Information supplied -
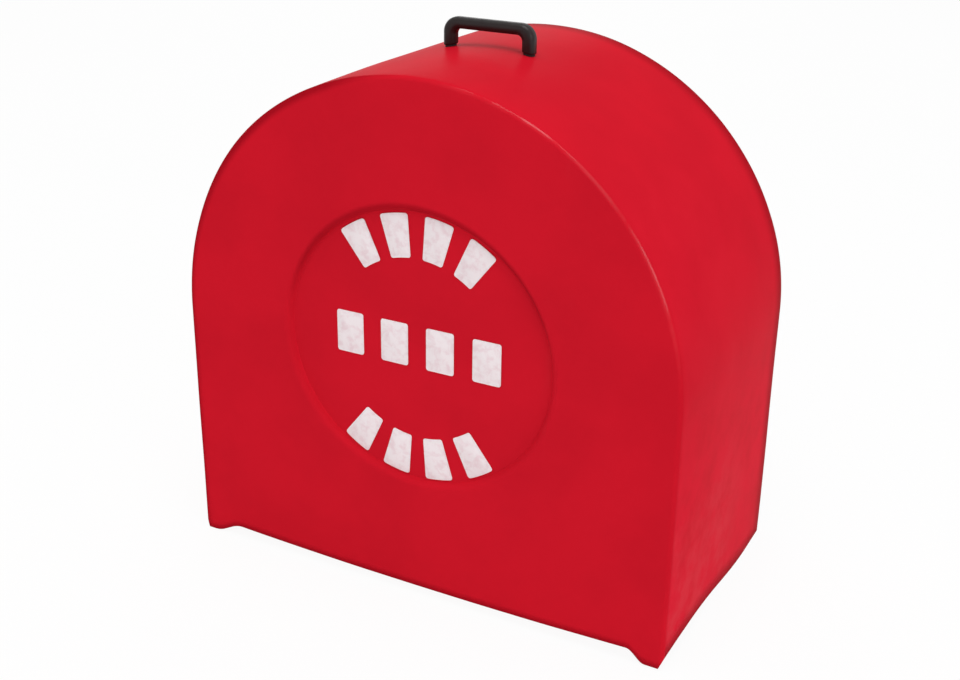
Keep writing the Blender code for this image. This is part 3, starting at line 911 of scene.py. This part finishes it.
    def wander(self):
        """Moves the faces in and out a little, except on the panel's floor and under the handle."""
        bmesh.ops.recalc_face_normals(self.bmesh, faces=self.bmesh.faces)
        self.bmesh.normal_update()
        moves = []
        mouth = self.recess_profile()[0][0]
        for point in self.bmesh.verts:
            place = point.co
            radius = math.hypot(place.x, place.z - self.recess.height)
            panel = max(radius - mouth, 0.0) if place.y < FRONT + self.shell.edge_radius else self.FADE
            seat = math.dist((abs(place.x), place.y, place.z), (POST, 0.0, HEIGHT)) - self.SEAT_REACH
            share = eased(panel / self.FADE) * eased(max(seat, 0.0) / self.FADE)
            long_waves = noise.noise(place * self.LONG_WAVES)
            short_waves = noise.noise(place * self.SHORT_WAVES + self.SHORT_START)
            drift = long_waves * self.LONG_SHARE + short_waves * (1.0 - self.LONG_SHARE)
            moves.append(point.normal * (self.shell.waviness * drift * share))
        for point, move in zip(self.bmesh.verts, moves):
            point.co += move

    def edge_reach(self, place):
        """Distance from the nearest trimmed edge, or the left outline, in widths of the darker band along it.
        """
        shell = self.shell
        wear = self.wear
        if place.y >= FRONT + shell.edge_radius:
            base = (place.z - self.side_edge(place.y)) / wear.side_darkening
            return min(base, (REAR - place.y) / wear.wall_darkening)
        base = (place.z - self.front_edge(place.x)) / wear.base_darkening
        outline = WIDTH / 2 - shell.draw_in - math.hypot(place.x, max(place.z - ARCH_HEIGHT, 0.0))
        past_fade = max(place.x / wear.outline_fade + 1.0, 0.0)
        return min(base, outline / wear.outline_darkening + past_fade)

    def mesh(self, name):
        start = self.front()
        self.band(start)
        bmesh.ops.remove_doubles(self.bmesh, verts=self.bmesh.verts, dist=WELD)
        for side in SIDES:
            self.open_screw_hole(side)
        self.wander()
        bmesh.ops.recalc_face_normals(self.bmesh, faces=self.bmesh.faces)
        front_face = min(self.bmesh.faces, key=lambda face: face.calc_center_median().y)
        if front_face.normal.y > 0:
            bmesh.ops.reverse_faces(self.bmesh, faces=self.bmesh.faces)
        made = bpy.data.meshes.new(name)
        self.bmesh.to_mesh(made)
        self.bmesh.free()
        return made


def build_shell(sizes, recess, wear, fasteners, finish):
    """The moulded shell: its skin given a wall, with the trimmed edges rounded a little."""
    sheet = ShellSheet(sizes, recess, wear, fasteners.hole_radius)
    piece = add_object("moulded_shell", sheet.mesh("moulded_shell"))
    piece.data.shade_smooth()
    wall = piece.modifiers.new("wall", "SOLIDIFY")
    wall.thickness = sizes.wall
    wall.offset = -1.0
    wall.use_even_offset = True
    wall.use_rim = True
    plain_mesh(add_rounding(piece, sizes.trim_rounding, steps=2, harden=True))
    reach = piece.data.attributes.new(EDGE_REACH, "FLOAT", "POINT")
    for point, stored in zip(piece.data.vertices, reach.data):
        stored.value = sheet.edge_reach(point.co)
    dress(piece, finish, ["cover_shell"])


def add_plate(name, outline, thickness):
    """A solid with this outline in X and Z, reaching evenly to both sides of the middle plane."""
    work = bmesh.new()
    front = [work.verts.new((x, -thickness / 2, z)) for x, z in outline]
    rear = [work.verts.new((x, thickness / 2, z)) for x, z in outline]
    work.faces.new(front)
    work.faces.new(list(reversed(rear)))
    for index in range(len(outline)):
        after = (index + 1) % len(outline)
        work.faces.new((front[after], front[index], rear[index], rear[after]))
    bmesh.ops.recalc_face_normals(work, faces=work.faces)
    mesh = bpy.data.meshes.new(name)
    work.to_mesh(mesh)
    work.free()
    return add_object(name, mesh)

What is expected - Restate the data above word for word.

Complete answer -
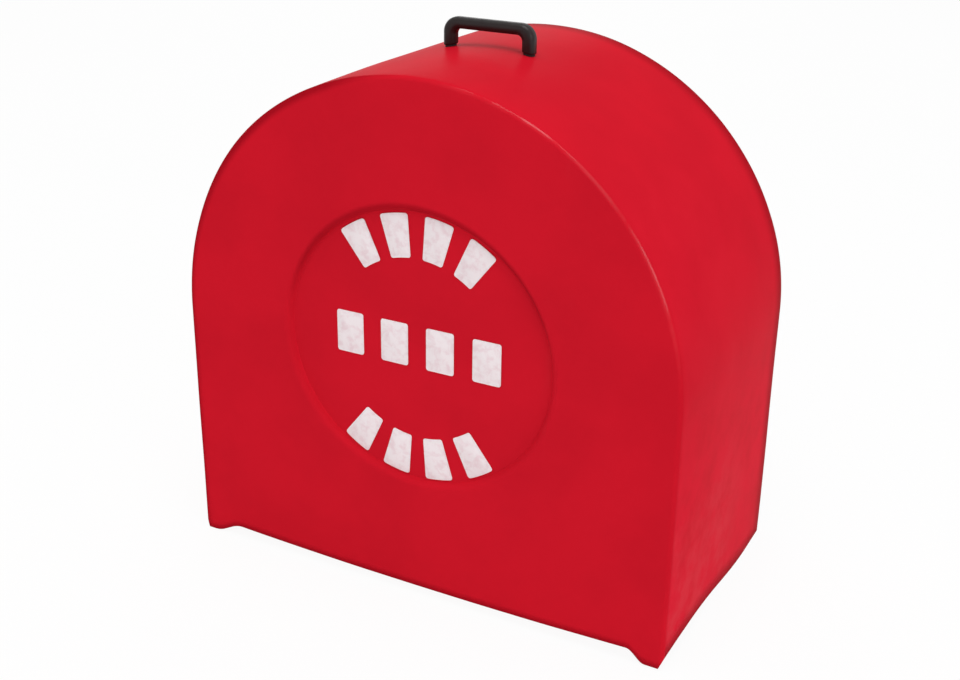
Keep writing the Blender code for this image. This is part 3, starting at line 911 of scene.py. This part finishes it.
    def wander(self):
        """Moves the faces in and out a little, except on the panel's floor and under the handle."""
        bmesh.ops.recalc_face_normals(self.bmesh, faces=self.bmesh.faces)
        self.bmesh.normal_update()
        moves = []
        mouth = self.recess_profile()[0][0]
        for point in self.bmesh.verts:
            place = point.co
            radius = math.hypot(place.x, place.z - self.recess.height)
            panel = max(radius - mouth, 0.0) if place.y < FRONT + self.shell.edge_radius else self.FADE
            seat = math.dist((abs(place.x), place.y, place.z), (POST, 0.0, HEIGHT)) - self.SEAT_REACH
            share = eased(panel / self.FADE) * eased(max(seat, 0.0) / self.FADE)
            long_waves = noise.noise(place * self.LONG_WAVES)
            short_waves = noise.noise(place * self.SHORT_WAVES + self.SHORT_START)
            drift = long_waves * self.LONG_SHARE + short_waves * (1.0 - self.LONG_SHARE)
            moves.append(point.normal * (self.shell.waviness * drift * share))
        for point, move in zip(self.bmesh.verts, moves):
            point.co += move

    def edge_reach(self, place):
        """Distance from the nearest trimmed edge, or the left outline, in widths of the darker band along it.
        """
        shell = self.shell
        wear = self.wear
        if place.y >= FRONT + shell.edge_radius:
            base = (place.z - self.side_edge(place.y)) / wear.side_darkening
            return min(base, (REAR - place.y) / wear.wall_darkening)
        base = (place.z - self.front_edge(place.x)) / wear.base_darkening
        outline = WIDTH / 2 - shell.draw_in - math.hypot(place.x, max(place.z - ARCH_HEIGHT, 0.0))
        past_fade = max(place.x / wear.outline_fade + 1.0, 0.0)
        return min(base, outline / wear.outline_darkening + past_fade)

    def mesh(self, name):
        start = self.front()
        self.band(start)
        bmesh.ops.remove_doubles(self.bmesh, verts=self.bmesh.verts, dist=WELD)
        for side in SIDES:
            self.open_screw_hole(side)
        self.wander()
        bmesh.ops.recalc_face_normals(self.bmesh, faces=self.bmesh.faces)
        front_face = min(self.bmesh.faces, key=lambda face: face.calc_center_median().y)
        if front_face.normal.y > 0:
            bmesh.ops.reverse_faces(self.bmesh, faces=self.bmesh.faces)
        made = bpy.data.meshes.new(name)
        self.bmesh.to_mesh(made)
        self.bmesh.free()
        return made


def build_shell(sizes, recess, wear, fasteners, finish):
    """The moulded shell: its skin given a wall, with the trimmed edges rounded a little."""
    sheet = ShellSheet(sizes, recess, wear, fasteners.hole_radius)
    piece = add_object("moulded_shell", sheet.mesh("moulded_shell"))
    piece.data.shade_smooth()
    wall = piece.modifiers.new("wall", "SOLIDIFY")
    wall.thickness = sizes.wall
    wall.offset = -1.0
    wall.use_even_offset = True
    wall.use_rim = True
    plain_mesh(add_rounding(piece, sizes.trim_rounding, steps=2, harden=True))
    reach = piece.data.attributes.new(EDGE_REACH, "FLOAT", "POINT")
    for point, stored in zip(piece.data.vertices, reach.data):
        stored.value = sheet.edge_reach(point.co)
    dress(piece, finish, ["cover_shell"])


def add_plate(name, outline, thickness):
    """A solid with this outline in X and Z, reaching evenly to both sides of the middle plane."""
    work = bmesh.new()
    front = [work.verts.new((x, -thickness / 2, z)) for x, z in outline]
    rear = [work.verts.new((x, thickness / 2, z)) for x, z in outline]
    work.faces.new(front)
    work.faces.new(list(reversed(rear)))
    for index in range(len(outline)):
        after = (index + 1) % len(outline)
        work.faces.new((front[after], front[index], rear[index], rear[after]))
    bmesh.ops.recalc_face_normals(work, faces=work.faces)
    mesh = bpy.data.meshes.new(name)
    work.to_mesh(mesh)
    work.free()
    return add_object(name, mesh)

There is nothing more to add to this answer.